Not all who fought were in battle
Navy Lt. Cmdr. Carl Doud, like many of the patriotic young men at the time, joined up at the beginning of World War II in order to fight the enemies our country faced.
He fully expected to be trained and posted to a berth at sea, but that was not what happened. Instead, he was assigned to a Navy base in Pensacola, Florida, where he was trained to be a trainer — he would teach people to lead people.
He learned to fire weapons, of course, and learned his way around the various vessels based at Pensacola — none of them big war ships such as battleships or destroyers — but there were plenty of landing craft and smaller vessels.
Their importance to that base was soon to be overcome by the establishment and growth of the Pensacola Naval Air Station, which to this day is one of the great naval air facilities on the planet.
Carl Doud’s job was to help train people to train pilots, along with crews of smaller vessels, to help rescue pilots who had been shot down, to take Marines to beaches and land them safely and to transport the wounded safely back to hospitals on the big ships such as cruisers and battleships.
“The big ships got all the publicity,” Carl once told me, “but the little ships got the men out alive.”
I had opportunities to talk to him about his service as a trainer, because he was my father, and had a good memory, and he was proud of the fact he had done the job he had been given.
“Sometimes, I think I would have liked to be on one of those big ships,” he said to me once,” but I felt like I was saving our men’s lives in my job, helping them fight the enemy by keeping them alive.”
The men and women who fight in combat have a lot of backup who help keep them alive and functioning.
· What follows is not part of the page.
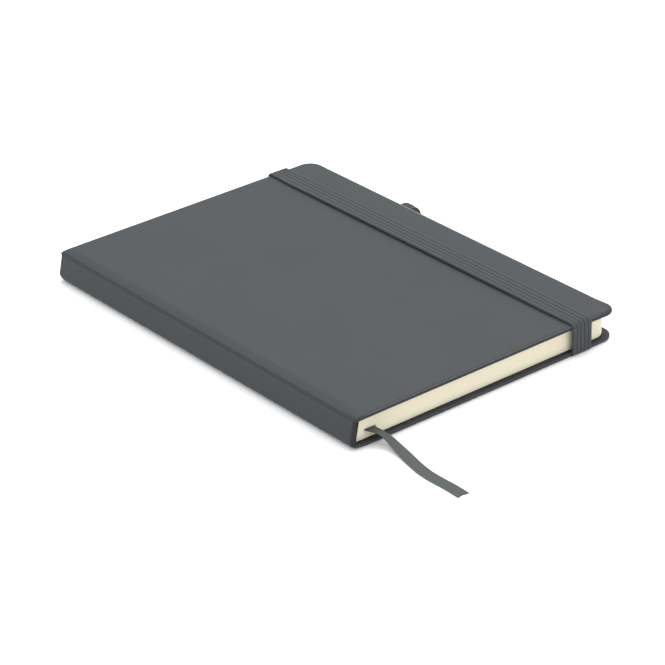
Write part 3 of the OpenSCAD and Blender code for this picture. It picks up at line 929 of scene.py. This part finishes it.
# From the glued end out past the cover's edge, then once round the pen's place.
loop_line = [(60, 1.42), (66, 1.42), (72, 1.42), (74.5, 1.4), (76.3, 1.34)]
loop_line += arc(loop_x, loop_z, loop_r, -88, 257, 40)
loop_rows = []
for x, z in loop_line:
    # Outside the cover it spreads a little, towards the tail.
    free = ease((x - 74.2) / 2)
    loop_rows.append((x, loop_y - 0.5 * free, z, 1 + 0.16 * free))
pen_loop = ribbed_band("pen_loop_elastic", loop_rows, **{
    "Width": 0.006, "Thickness": 0.00115, "Ribs": 3.0, "Groove depth": 0.00018,
    "Groove sharpness": 7.0, "Points round": 140, "Material": elastic,
})
# The elastic's tail rim curls in and lies lower, towards the point (82.6, 4.2).
for vertex in pen_loop.data.vertices:
    x, y, z = (c * 1000 for c in vertex.co)
    if x > 74.2:
        curl = 0.07 * ease((loop_y + 0.5 - y) / 4.5) * ease((x - 74.2) / 3)
        drop = (4.2 - z) * curl if z > 4.2 else 0.0
        vertex.co = ((x + (82.6 - x) * curl) / 1000, y / 1000, (z + drop) / 1000)
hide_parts("pen_loop")
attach(pen_loop, "back")

# Studio. A white floor, a pale room, and one large soft lamp from the fore-edge and the head.
# The floor shows lighter to the camera than it lights the notebook, and keeps its shadow.
bpy.ops.mesh.primitive_plane_add(size=6, location=(0, 0, -0.0001))
floor = bpy.context.object
floor.name = "floor"
floor_white, tree, shader = new_material("floor_white", 1.0, 0.0)
ray = put(tree, "ShaderNodeLightPath").outputs
seen = calc(tree, "MAXIMUM", ray["Is Camera Ray"], ray["Is Glossy Ray"])
seen = calc(tree, "MAXIMUM", seen, ray["Is Transmission Ray"])
plain = two_tones(tree, noise(tree, object_place(tree), 3.0), (0.88, 0.88, 0.88), (0.92, 0.92, 0.92))
tree.links.new(two_tones(tree, seen, plain, (1.24, 1.24, 1.24)), shader.inputs["Base Color"])
shader.inputs["Emission Color"].default_value = (1, 1, 1, 1)
tree.links.new(calc(tree, "MULTIPLY", seen, 0.04), shader.inputs["Emission Strength"])
floor.data.materials.append(floor_white)

lamp_data = bpy.data.lights.new("soft_lamp", "AREA")
lamp_data.size = 1.3
lamp_data.energy = 13.0
lamp = bpy.data.objects.new("soft_lamp", lamp_data)
lamp.location = (0.75, 0.45, 1.45)
lamp.rotation_euler = (-Vector(lamp.location)).to_track_quat("-Z", "Y").to_euler()
bpy.context.scene.collection.objects.link(lamp)

world = bpy.data.worlds.new("studio")
bpy.context.scene.world = world
world.use_nodes = True
background = world.node_tree.nodes["Background"]
background.inputs[0].default_value = (1, 1, 1, 1)
background.inputs[1].default_value = 0.96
The latest estimate is that for every 100 soldiers, sailors or airmen on the front line, about 50 work to train them, get supplies to them, tend to their wounds, cook for them, repair their vehicles and other machines, and handle chores that are necessary to make a modern army victorious.
As we honor our military this holiday weekend, we need to remember that not all whom we honor went into battle. Those who brought supplies to the battlefield, for example, were highly necessary, and in many cases just as brave as the men and women on the front-line.
I know that in his time of service his nation in World War II, my dad saved many lives by training others to save lives and by making sure that men knew what to do in the heat of battle, not only to defeat the enemy, but to come home safe.